A total function is a function which is defined for all elements of its domain. This is in contrast to a partial function which is defined only on a subset of its domain. As an example, division as an operation is not total because it is not defined for $0 \in \mathbb{R}$. However, the division function can be made total by specifying a return value for 0.

The Haskell wiki has a page specifically devoted to avoiding partial functions which is worth a read.

The benefit to keeping your functions total where possible (and it’s almost always possible) is that you can eliminate the problem of functions returning values for which there is no proper definition or handling, because the function is defined on all possible values in its domain. In strong and statically typed languages, this allows for the compilers to provide lots of extra support in developing error-free programs since you can have the type checker confirm your functions are not doing to end up in some undefined or error state. The Haskell wiki is helpful when it comes to further examples of non-total functions:

A good example of this is head. You shouldn’t use this function or write functions like it. The problem is in the type, it says [a] -> a which is actually impossible as far as total functions are concerned. Why? Because you might have an empty list!
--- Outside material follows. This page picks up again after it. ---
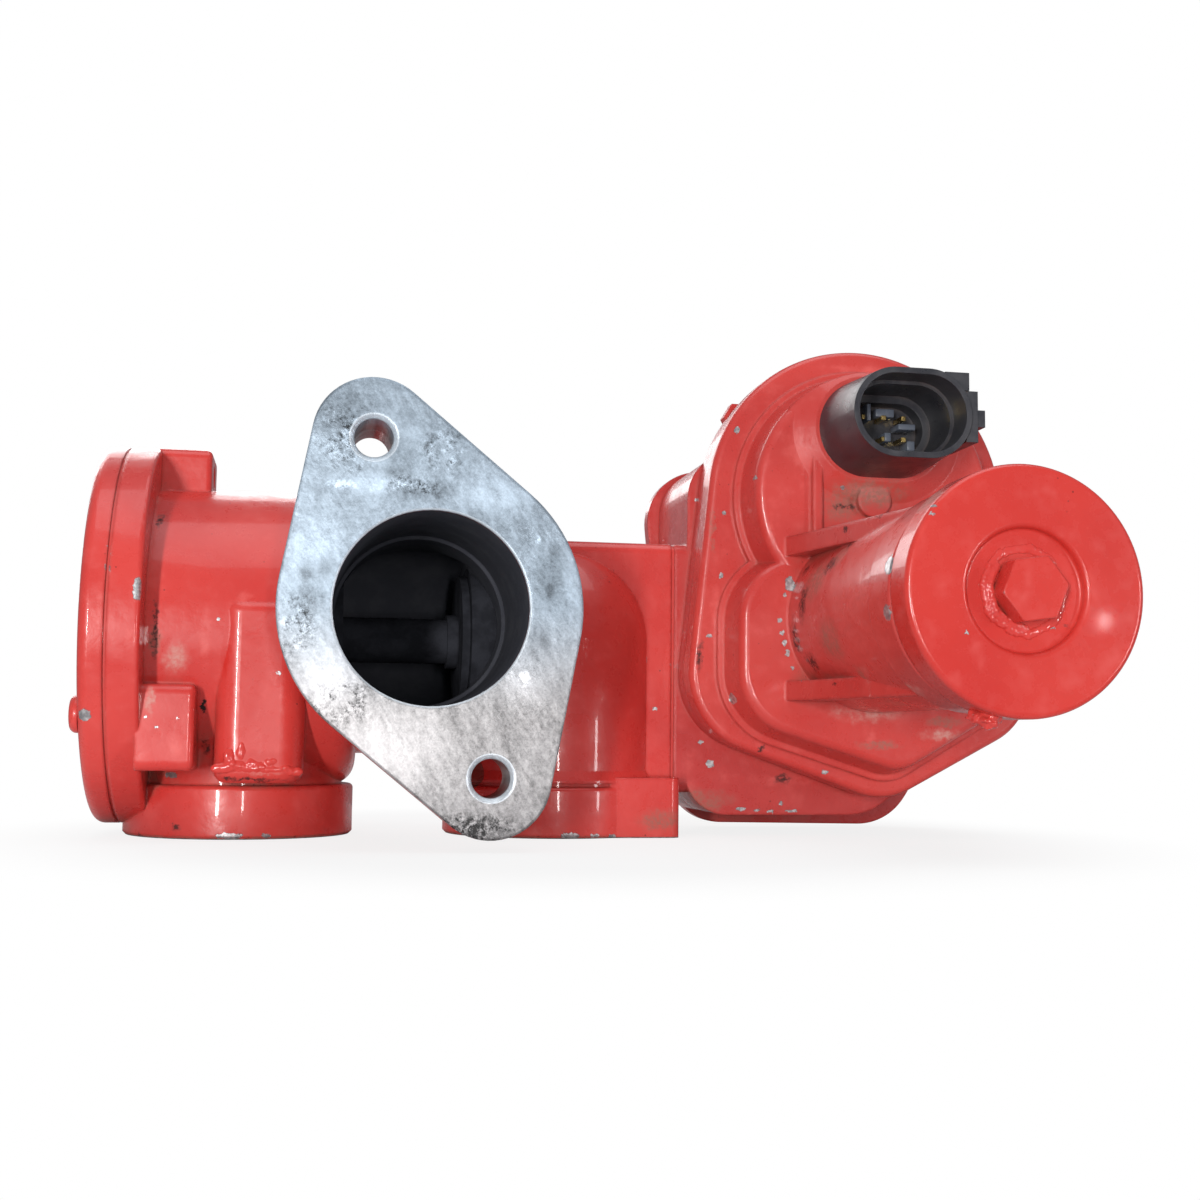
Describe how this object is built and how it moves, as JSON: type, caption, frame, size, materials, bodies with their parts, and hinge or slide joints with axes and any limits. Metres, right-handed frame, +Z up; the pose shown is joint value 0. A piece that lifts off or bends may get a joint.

Instead, a more honest type that lets you write a total function would be [a] -> Maybe a. This makes the possibility of not getting a result more explicit and keeps your functions total.

Another way, besides adding further definitions for elements in your domain for which your function is not defined, would be to exclude those elements from the domain of your functions altogether and to have this exclusion be enforced by the type system. This is possible with Refinement Types, which are essentially just types paired with some type of predicate that causes a compile-time error when not satisfied. Note, refinement types are related to Behavioral Subtyping (Liskov Substitution Principle, the L in SOLID). For the example of the division operator, we could simply exclude 0 as a valid element from the domain of our function. This is straightforward, as you can see in this example using Liquid Haskell:

{-@ divide :: Int -> {v: Int | v != 0 } -> Int @-}

Simply by making all your functions total, you make huge amounts of progress along the path of more stable and correct programs.

Restricted recursion

This point is a bit more subtle, but necessary in order to achieve guaranteed termination of programs. In order for this termination to occur, we must ensure that there is no infinite recursion. There are a few ways to go about this, the simplest of which is probably substructural recursion, which is simply writing functions which only recurse on a subset of the data structure on which it operates (that is, only using primitive recursive functions). So in the case of a list, the recursion will always occur on a subset of the original list. As an example, if you were summing the even elements of a list then you could do it in the following way (in Haskell):

sumEven :: [Int] -> Int
sumEven [] = 0
sumEven (x:xs)
	| even x = x + sumEven xs
	| otherwise = sumEven xs

Note also that the way you’d implement this in idiomatic Haskell would probably be to simply use :code:sumEven = sum $ filter even, which in the end comes down to a right fold:

sumEven' :: [Int] -> Int
sumEven' = foldr (+) 0 . filter even

And also note that the implementation of foldr in the Haskell Prelude uses the standard form of substructural recursion with a helper function, traditionally called go:

foldr k z = go
	where
		go []     = z
		go (y:ys) = y `k` go ys

Note also that the foldr implementation is tail recursive while our original sumEven implementation is not.

Conclusion

With only these two techniques, we can make use of the benefits of total functional programming. Compile-time checking that functions will never encounter any arguments for which they aren’t defined, and confirmation that all computations are terminating, can bring huge amounts of safety and reliability to software. These tools and techniques exist widely and are easy to use in all languages, so there’s really no reason not to make use of them wherever you can. It will completely eliminate runtime errors of that sort. Are your functions total? If not, why not?